President Bush had implored the Times not to publish the story, lest exposure of the spying program alert al-Qaida to U.S. capabilities and operations.
For one year, the Times held the story -- then, it went with it. While the delay has been criticized by some journalists, most applauded exposing the spying program and the U.S. secret bases, and the Pulitzers that went with their exposure.
On ABC's "This Week," Sen. John Kerry, to whose campaign McCarthy made a $2,000 contribution, was his usual ambivalent self when asked whether he approved of what she had done:
"Of course not. A CIA agent has the obligation to uphold the law, and clearly leaking is against the law, and nobody should leak. I don't like leaking. But if you're leaking to tell the truth, Americans are going to look at that, at least mitigate or think about what are the consequences that you ... put on that person. Obviously they're not going to keep their job, but there are other larger issues here."
What "larger issues" there were, Kerry did not say.
Pressed by ABC's George Stephanopoulos, Kerry blurted, "I'm glad she told the truth, but she's going to obviously -- if she did it, if she did it -- suffer the consequences of breaking the law."
Kerry was prepared for the question, so he has to be held to account. When he says, "I'm glad she told the truth," one has to ask: What is Kerry talking about?

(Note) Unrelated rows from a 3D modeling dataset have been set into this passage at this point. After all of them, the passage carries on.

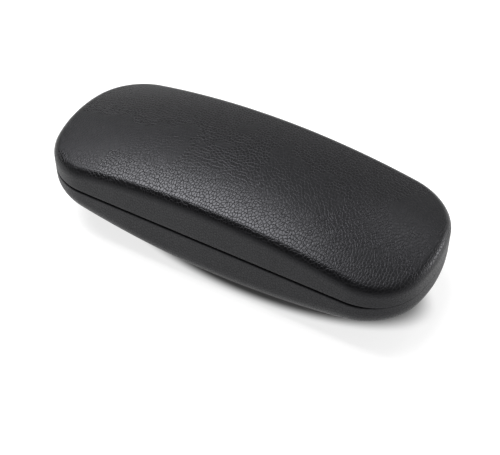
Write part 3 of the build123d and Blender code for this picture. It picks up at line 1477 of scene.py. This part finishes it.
@dataclass
class Bridge:
    """The strips across the hinges: the leather spine outside and the fabric flap inside.

    Attributes:
        outline: The plan outline.
        spine_half_length: X at which the spine ends.
        spine_reach: How far the spine reaches over and under the axis.
        groove: Depth of the shallow valley along the spine.
        flap_half_length: X at which the flap ends.
        flap_reach: How far the flap reaches over and under the axis.
        flap_thickness: Thickness of the flap.
        flap_edge: Power of the curve with which the flap thins out to its edges.
        columns: Number of points round the whole outline.
        bend_share: Share of the spine's reach over which it would bend; not used.
        least_side: Smallest side of a sheet; not used.
    """

    outline: Outline
    spine_half_length: float = 67.12 * MM
    spine_reach: float = 3.5 * MM
    groove: float = 0.18 * MM
    flap_half_length: float = 57.5 * MM
    flap_reach: float = 6.5 * MM
    flap_thickness: float = 0.5 * MM
    flap_edge: int = 12
    columns: int = 360
    bend_share: float = 0.97
    least_side: float = 10 * MM

    def spine_depths(self, share: float) -> tuple[float, float]:
        """Return the spine's outer and inner depth, with its shallow valley along the middle."""
        return self.groove * (1 - share**2) ** 2, LAYERS.leather

    def flap_depths(self, share: float) -> tuple[float, float]:
        """Return the flap's outer and inner depth, thinning out to its edges."""
        thickness = self.flap_thickness * (1 - abs(share) ** self.flap_edge)
        return LAYERS.lining_inner, LAYERS.lining_inner + thickness

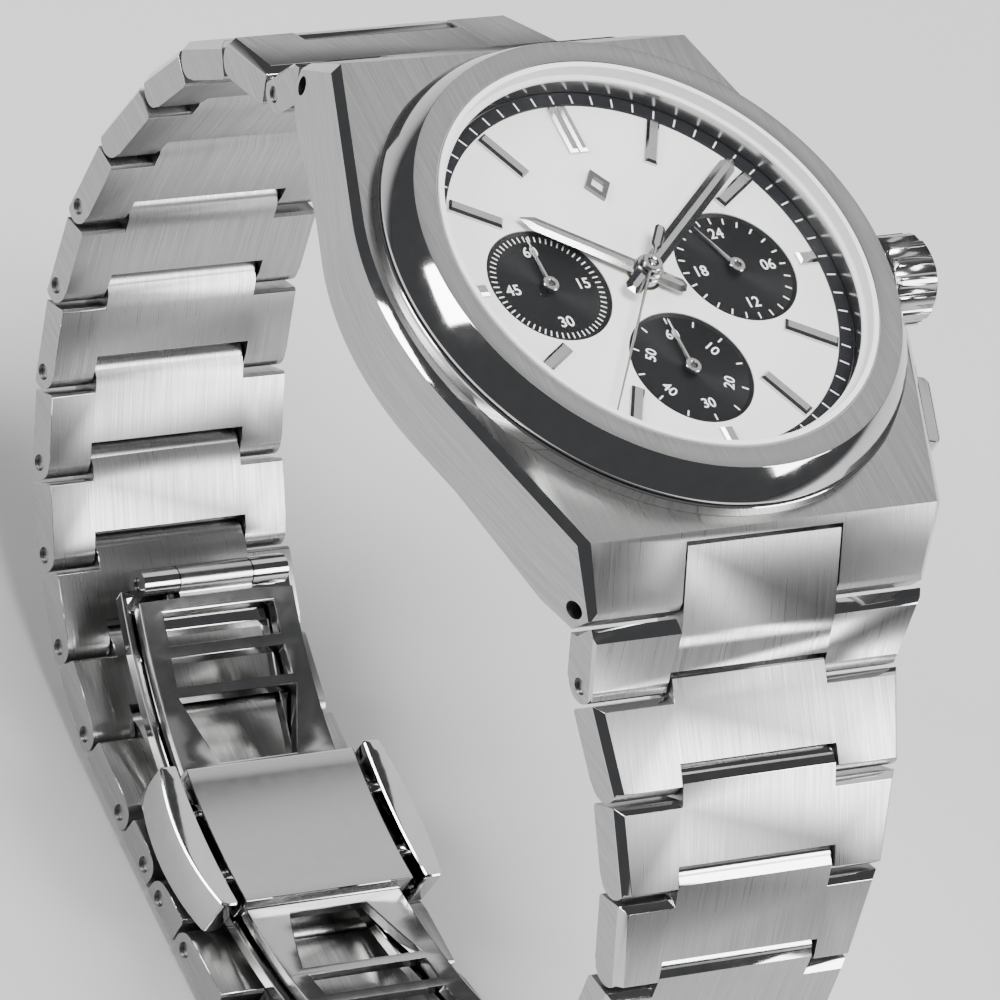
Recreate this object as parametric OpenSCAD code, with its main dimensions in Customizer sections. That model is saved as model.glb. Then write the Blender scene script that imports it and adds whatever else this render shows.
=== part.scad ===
// Chronograph wristwatch with an integrated link bracelet and a two-armed folding clasp.
// The case back's flat face is at z = 0, +Z leaves the crystal, +Y is 12 o'clock, +X is the crown.

/* [Case] */
// Width of the case across its middle, mm
case_width = 40; // [36:0.5:44]
// Height of the flat shoulder that the bezel stands on, mm
case_top = 7.6; // [7:0.1:8.5]
// Radius of the rounded middle part of each flank, mm
flank_radius = 22.6; // [21:0.1:26]
// Angle that the straight ends of the flanks close in at, degrees
flank_angle = 19.35; // [14:0.05:24]

/* [Dial] */
// Height of the dial's face, mm
dial_z = 8.3; // [8:0.1:8.8]
// Distance of the side subdials from the middle, mm
subdial_offset = 7.5; // [6.5:0.1:8.5]
// Radius of each subdial, mm
subdial_r = 4.45; // [3.5:0.05:5]
// Time shown: hours past 12, with the fraction
shown_hour = 10.15; // [0:0.05:12]

/* [Bracelet] */
// Distance between the pins of a full link, mm
link_pitch = 6.45; // [5.5:0.05:7.5]
// Thickness of the links, mm
link_thick = 2.6; // [2.2:0.1:3.2]
// Half width of the bracelet at the case, mm
strap_half = 13.4; // [11:0.05:15]
// Half width lost by every link that tapers, mm
strap_taper = 0.92; // [0:0.02:1.2]
// Number of links that taper, counted from the case
taper_links = 4; // [1:1:8]
// Radius of the link pins, mm
pin_r = 0.55; // [0.4:0.05:0.7]

/* [View] */
// Name of the piece to draw, or all

/* [Hidden] */
$fn = 96;

// Case outline
arc_x = case_width / 2 - flank_radius;
tangent_x = arc_x + flank_radius * cos(flank_angle);
tangent_y = flank_radius * sin(flank_angle);
case_end = 22.65;
top_end = 19.55;
end_drop = [22.5, 3.95];
bore_r = 15.35;
neck_r = 18.2;
back_r = 17;
case_bottom = 2.35;
flank_mid_z = 4.75;

// Spring bars at the two ends of the case
lug = [21.43, 3.03];
slot_half = 6.3;
tongue_half = 6.15;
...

To whom did McCarthy tell the truth? Apparently, to Dana Priest, in exposing the secret program. Is Kerry "glad" she did this? Is he glad she violated her oath and broke the law and exposed the program? To those to whom McCarthy owed loyalty, her superiors at the CIA, she apparently lied in her polygraph examinations, and only after being caught did she confess.
Where is the moral heroism in clandestinely violating one's oath, breaking the law, leaking secrets and lying about it? Is this the New Morality? What was the higher cause McCarthy was serving?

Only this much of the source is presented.